Woodstock residents win right to challenge City of Cape Town on housing
Residents facing eviction from their homes in Bromwell Street, Woodstock, are entitled to challenge the City of Cape Town’s housing plan, the Western Cape High Court has ruled.
The residents believe the City has gone against its own policy by excluding them and others from two sites near the CBD earmarked for transitional housing, GroundUp reports.
Advocate Sheldon Magardie, for the residents, said there had been a "change of course" on the part of the City to which the residents wanted to respond.
The nine Bromwell Street families opposing their eviction by the Woodstock Hub approached the High Court in September 2016 in an attempt to compel the City to provide them with emergency housing near Woodstock. At the time, the City said only transitional housing in Wolwerivier and Blikkiesdorp was available.
The eviction order was suspended and the matter was remanded on September 14, 2017, for mediation.
Since then, the City has issued information on a plan to create more affordable and social housing close to the inner city. Eleven sites in and around the city centre have been earmarked for development. The Bromwell Road residents want to amend their initial arguments to take into account this information. They also plan to challenge the validity and fairness of the City’s implementation of the housing plan.

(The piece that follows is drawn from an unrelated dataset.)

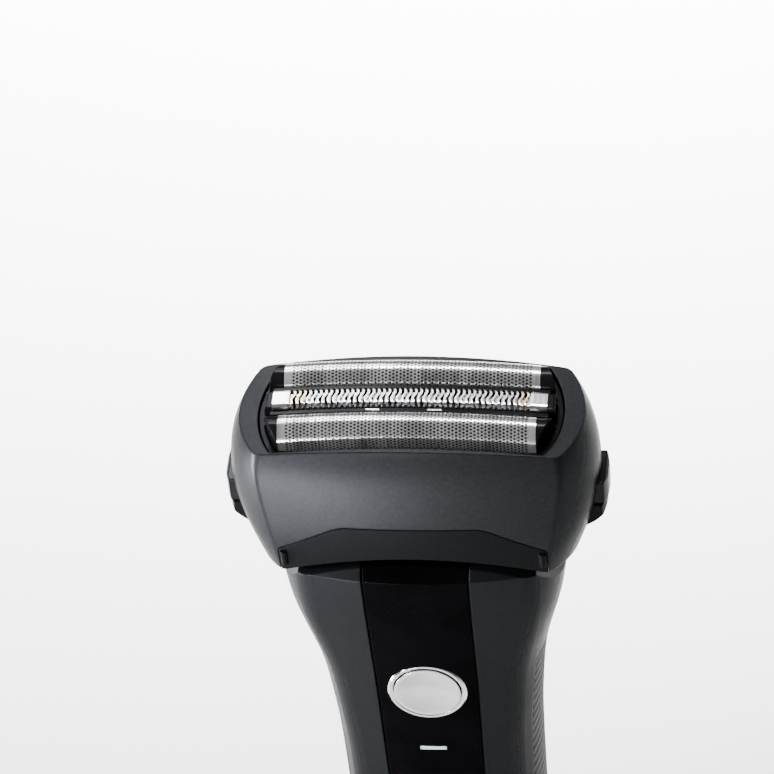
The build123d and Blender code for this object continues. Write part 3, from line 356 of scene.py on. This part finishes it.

On Tuesday, the Western Cape High Court ruled in favour of the application brought by the residents.
'Constitutional obligations to other poor people'
In his argument, Magardie said two sites – in Pickwick Street, Woodstock and James Street, Salt River, earmarked by the City for transitional housing – were on a list of sites identified and suggested by residents nearly two years ago.
The Woodstock Hospital site had been identified by residents in December 2016. On January 16, 2017, Magardie said the City had said the property "would not be viable or suitable for emergency accommodation". But, in November 2017, the City filed additional papers stating that it had bought the property and that it would be used for social and affordable housing.
Magardie argued that the Bromwell Street residents had been prejudiced against, because only people living on City-owned property had been prioritised to benefit from the transitional housing.
"This raises a serious question about whether or not the City is implementing its policies reasonably," said Magardie.
He said that, although the City claimed Wolwerivier was the only available site, people being removed from City-owned property were being relocated much closer to the city centre. "That is unconstitutional."
Karrisha Pillay, for the City, said her clients would have to file a considerable amount of additional paperwork to respond to residents, which could result in an extended trial.
She said the City also had "constitutional obligations to other poor people".
"The purpose of those transitional housing sites is to facilitate the social housing programme. If there are any units left, then it will be used for emergency housing."
Residents celebrate outside court
Acting Judge Mark Sher interjected: "I recall the City’s papers saying that they want to change apartheid spatial planning. And, in fact, we have now got sites in Woodstock and Salt River where they will be implementing this. Isn’t the [group of residents] then entitled to challenge this?"
Advocate Edward Fagan, for the Woodstock Hub, also opposed the application. He argued that his clients would suffer costs and their property rights would be prejudiced by a lengthy trial.
Fagan said his client had been unable to develop the property while residents remained in the homes.
"There will be considerable costs and time for this matter. There is a possibility of further affidavits being filed and arguments being made," he said.
Judge Sher granted the application and ordered the parties to file papers in response to the application. No court date has been set yet.
Outside court, some of the Bromwell Street residents celebrated their victory. One of the residents, Charnell Commando, said families were still opposed to moving to Wolwerivier.